Through doggedness and her many contacts, not least with Queen Victoria, she eventually succeeded. The 1875 Public Health Act can be seen as a lasting tribute to Florence Nightingale.
Her ideas on sanitation were subsequently promoted throughout the Empire, particularly in India.
In the calculus of human suffering, Florence Nightingale is up there with Sir Edward Jenner, Sir Alexander Fleming, and Lord Lister as one of the great saviours of human life.
Her connections to Farnham were significant. One of Florence’s aunts had married the rich landowner, George Nicholson, who lived at Waverley Abbey. Every Christmas, the young Florence would accompany her family there. It was at Waverley Abbey House that the 16-year-old Florence first heard the voice of God telling her he had a special role for her.
The Nicholsons’ beautiful daughter, Marianne, married the brilliant engineer, Captain Douglas Galton, who went on to provide Florence with much help when she got to Scutari in the Crimea. The course of Florence’s life was largely determined during her stays with the Nicholsons.
The second connection concerned the Revd Richard Garth who lived at Brightwells. Garth had four daughters and one of them, Frances, married Colonel Patrick Paget and they subsequently made Brightwells their home.
Florence became great friends with the Paget family. Col Paget’s first daughter was named Florence in her honour. Florence Nightingale became her godmother.
As she grew up, Florence Paget kept her godmother abreast of Farnham news. It is said that Florence spent the night before embarking for Scutari in October 1854 at Farnham. The third connection involved The Farnham Workhouse Infirmary. An article published in the Lancet in 1867 led to the ‘Farnham Workhouse Scandal’.
Conditions there were terrible and this led Florence to turn her attention to workhouse infirmary reform. When the rich brewer, George Trimmer, built a new Farnham hospital in 1895, she was delighted. Later she gave a lovely silver communion set as a gift for the nurses and patients of Farnham Infirmary.
The fourth connection concerns Sidney Herbert, an admirable Minister for War, who fell in love with Florence. She rejected him and he subsequently married Elizabeth, the daughter of Annabella Vernon of the prominent Farnham family, the Vernons.

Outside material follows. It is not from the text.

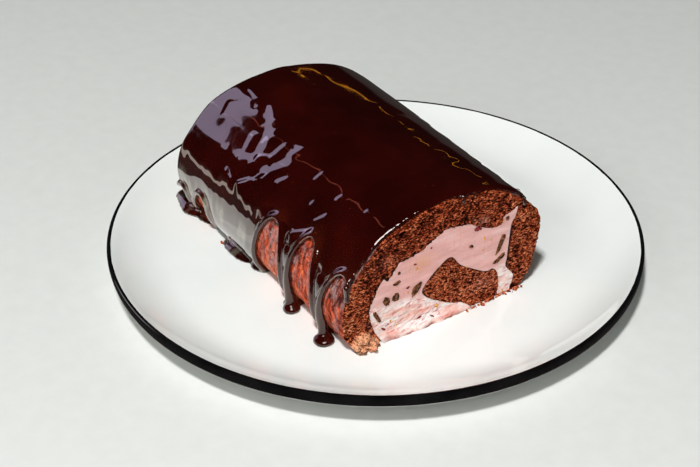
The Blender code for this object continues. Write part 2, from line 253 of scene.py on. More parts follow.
def areaLight(name, shape, place, along, size, sizeY, watts, colour):
    data = bpy.data.lights.new(name, "AREA")
    data.shape = shape
    data.size = size * mm
    if shape != "SQUARE":
        data.size_y = sizeY * mm
    data.energy = watts
    data.color = linear(colour)[:3]
    lamp = bpy.data.objects.new(name, data)
    bpy.context.scene.collection.objects.link(lamp)
    lamp.location = Vector(place) * mm
    back = (Vector(place) - Vector(studio["aim"])).normalized()
    right = Vector(along)
    right = (right - right.dot(back) * back).normalized()
    lamp.rotation_euler = Matrix((right, back.cross(right), back)).transposed().to_euler()
    lamp.visible_camera = False
    return lamp


def lightOnly(name, piece, lamps):
    group = bpy.data.collections.new(name)
    group.objects.link(piece)
    for lamp in lamps:
        bpy.data.objects[lamp].light_linking.receiver_collection = group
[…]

Then fifth connection concerned Harry Verney, another of Florence’s rejected suitors. He turned his attention to Florence’s artistic sister, Parthenope, and offered her marriage. She accepted. Their great grandson was Sir John Verney, the prominent Farnham character who lived for many years at Runwick House.
Last but not least, when the elderly Florence was bed-bound in her house in Mayfair, she befriended a young and very remarkable Christian socialist minister, Thory Gage Gardiner, who had been Rector of Farnham between 1895 and 1905. Florence Nightingale affected him deeply.
It was Gardiner who pressed for a girls’ grammar school in Farnham. I like to think he was influenced by Florence, who believed all her life in the importance of educating girls. When Florence Nightingale died in 1910, she was buried at the beautiful little church at East Wellow, near the family home at Embley. She asked that the Revd. Thory Gage Gardiner officiate with the local minister.
It is very fitting that on 12th May, International Nursing Day, the silver communion set given to Trimmer’s Hospital, will find a permanent home at Farnham Museum.
It will form the centre piece of a new display focusing on health, hygiene and death in Victorian Farnham.
Thanks are due to Museum Manager Lauren Wayland, Frimley NHS Foundation Trust, Farnham Society and the Farnham and District Museum Society, who have made this possible.